Autoturk automates Amazon's Mechanical Turk for batch sending and retrieving HIT requests with .

Setting up

  1. Sign up for an AWS account.

  2. Sign up for an MTurk Requester account.

  3. Link your AWS account to your MTurk account.

  4. (Optional) Sign up for a Sandbox MTurk Requester Account to test HIT requests without paying.
    Remember to link your Sandbox account to your AWS account as well.

  5. Set up an IAM user for MTurk and save your access key ID and secret access key strings for later use.

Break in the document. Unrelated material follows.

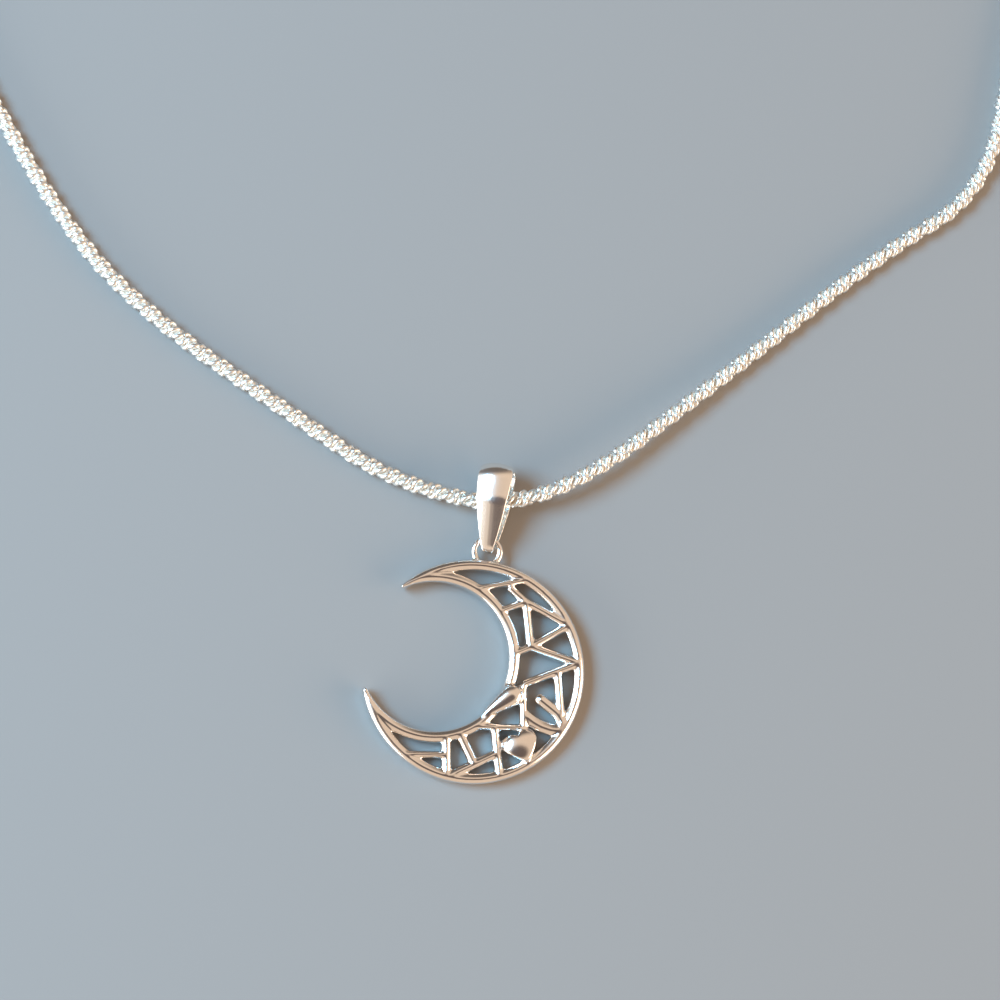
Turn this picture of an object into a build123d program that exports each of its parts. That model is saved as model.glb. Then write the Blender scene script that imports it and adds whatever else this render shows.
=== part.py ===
from build123d import *
import math
import os
from collections import namedtuple

# Crescent moon pendant on a rope chain, lying flat, in millimetres.
# The surface that it lies on is the plane z = 0, and +Y runs from the pendant to the clasp.
# The crescent is one casting with an open lattice. It hangs by a soldered ring from a bail,
# and the chain runs through the bail and closes in a barrel clasp.

# Crescent: an outer disc with a round hollow set to one side, which breaks out through the rim
crescent_radius = 10.0
hollow_radius = 6.65
hollow_break = 0.33
hollow_bearing = 159.0
upper_tip_width = 0.38
lower_tip_width = 0.48

# Roof section that rims and bars share
wall_height = 1.2
ridge_height = 1.5
ridge_width = 0.14
outer_rim_width = 0.95
outer_ridge_inset = 0.45
inner_rim_width = 1.0
inner_ridge_inset = 0.49
bar_width = 0.75

# Domed ornaments: a drop and a heart, each on an upright wall that stands clear of the bars
dome_height = 2.05
dome_wall_height = 1.3
drop_radius = 0.98
drop_fullness = 0.5
heart_lobe_radius = 0.88
heart_lobe_spacing = 1.5
heart_fullness = 0.5
heart_dome_room = 0.12

# Hanger ring, round wire, soldered on the outer rim
hanger_radius = 1.16
hanger_wire = 0.62
hanger_bearing = 83.3
hanger_sink = 0.36

# Bail: a tapered strap loop, widest and deepest near its top. Lean, roll and pitch are in degrees
bail_length = 7.1
bail_width = 3.1
bail_tip_width = 0.3
bail_depth = 3.9
bail_thickness = 0.38
bail_tip_gap = 0.4
bail_drop = 0.25
bail_crown_fall = 0.36
bail_foot_turn = 8.0
bail_lean = 5.5
bail_roll = 15.5
bail_pitch = 10.8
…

  6. Create a bucket on Amazon S3, upload your photos to the bucket, set your bucket access to public, and save the bucket name string for later use.

  7. Open terminal and enter the following lines:

pip install boto
pip install pillow
  1. Open terminal in the directory where you have placed all your photos and enter:
dir /b /a-d > image.list (for Windows, and remove "image.list" from the list)
ls > image.list (for Ubuntu)
  1. Move the generated list from Step 8 to your root directory (where you saved generate.py and retrieve.py).

Creating HIT template for Bounding Box

You can use MTurk to assign a large variety of HITs. In this section, I will go through how to set up a HIT template for drawing bounding boxes to label images, based on Kota's bbox annotator.

  1. Sign in to your MTurk Requester account.

  2. Click Create > New Project > Other > Create Project.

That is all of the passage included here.